The European Medicines Agency (EMA) has updated the terms of reference for the Pediatric Cluster, a confidential forum where six regulatory agencies discuss scientific and ethical issues related to pediatric medicinal product development. The document, last updated in June 2026 and published on 17 July 2026, formalises cooperation between EMA, the US Food and Drug Administration (FDA), Health Canada, Japan's Pharmaceuticals and Medical Devices Agency (PMDA), Swissmedic, and Australia's Therapeutic Goods Administration (TGA). The cluster aims to avoid unnecessary or duplicative paediatric trials by facilitating the exchange of information on development programs such as Pediatric Investigation Plans (PIPs) and Pediatric Study Plans (PSPs).

The updated terms of reference, initially drafted in June 2007, reaffirm the agencies' commitment to the ICH E11 guideline, which states that paediatric patients should receive medicines appropriately evaluated for their use. The document outlines objectives including regular exchange of scientific and ethical information, encouraging globally compatible paediatric development, understanding divergences in regulatory opinions, discussing post-marketing safety monitoring, and informing participants of relevant scientific meetings. The scope covers product classes and product-specific development throughout the regulatory lifecycle, addressing issues such as conditions for study, deferrals, dosing, endpoints, ethics, extrapolation, formulations, modelling, nonclinical aspects, patient population, safety, study design, and waivers.
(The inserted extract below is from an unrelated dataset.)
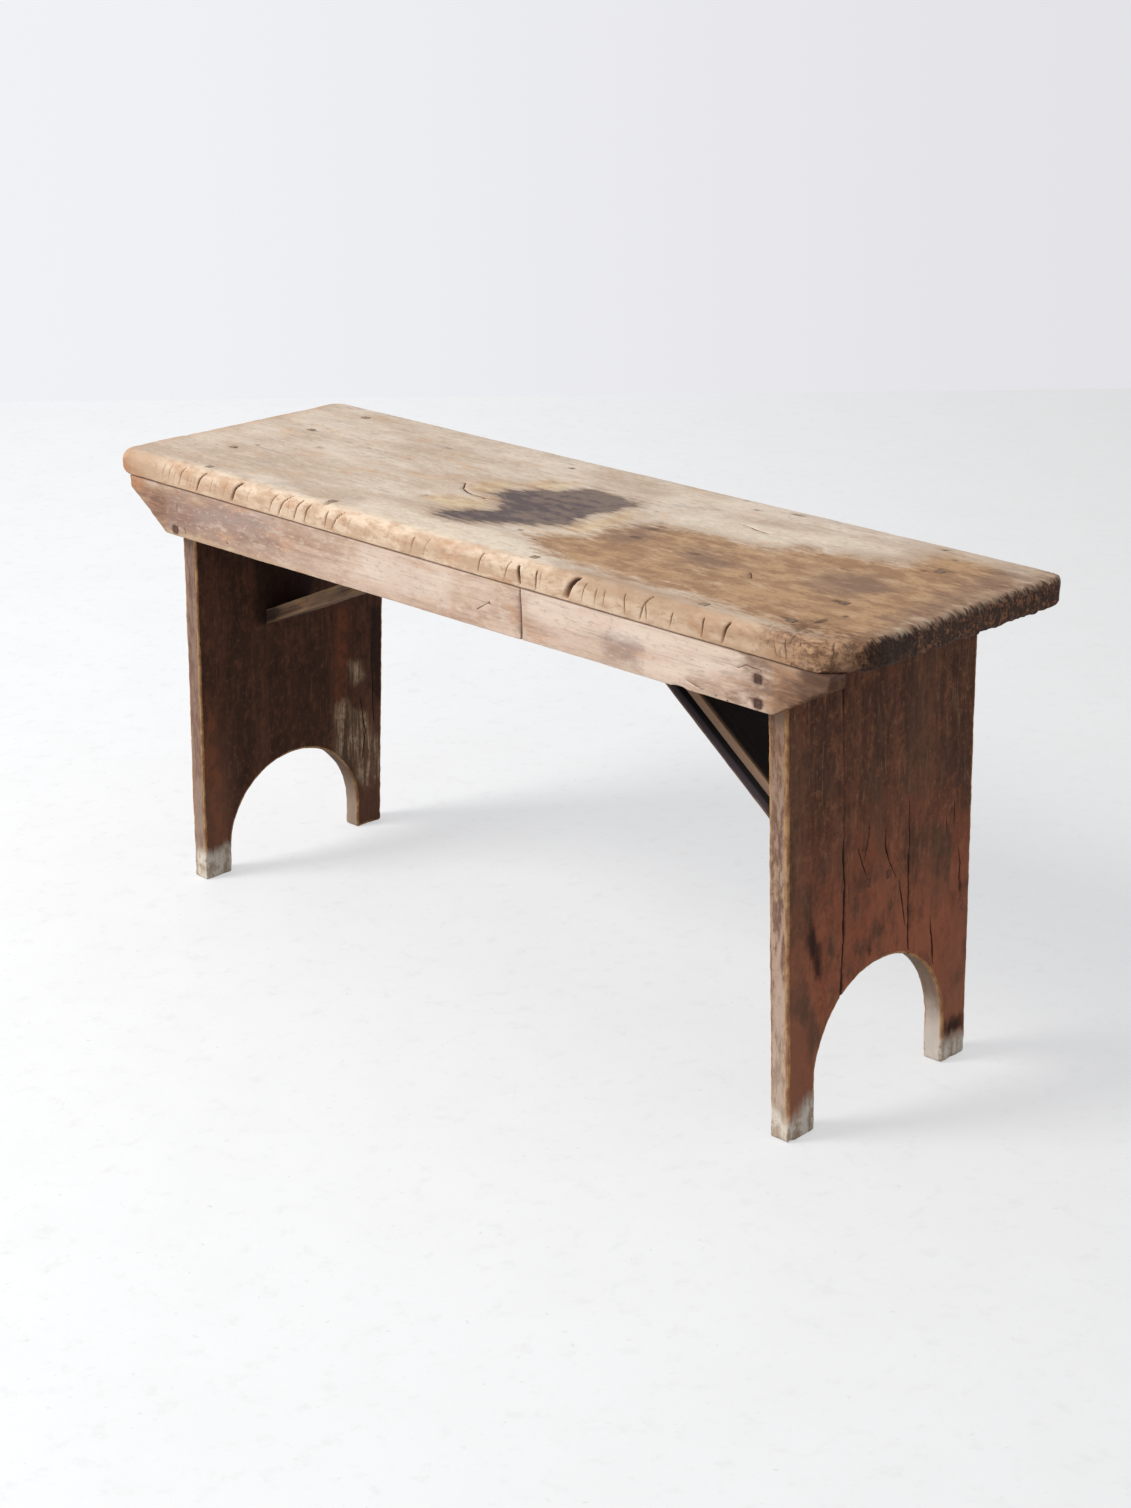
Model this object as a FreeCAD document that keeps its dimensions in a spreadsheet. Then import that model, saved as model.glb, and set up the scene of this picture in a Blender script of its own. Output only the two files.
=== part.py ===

The cluster operates under confidentiality commitments between the agencies, ensuring that children's rights, safety, well-being, and dignity are protected in clinical research. By coordinating regulatory approaches, the forum seeks to reduce the burden on paediatric patients and sponsors while maintaining high scientific and ethical standards. The updated terms of reference reflect ongoing efforts to harmonise paediatric drug development across major regulatory jurisdictions.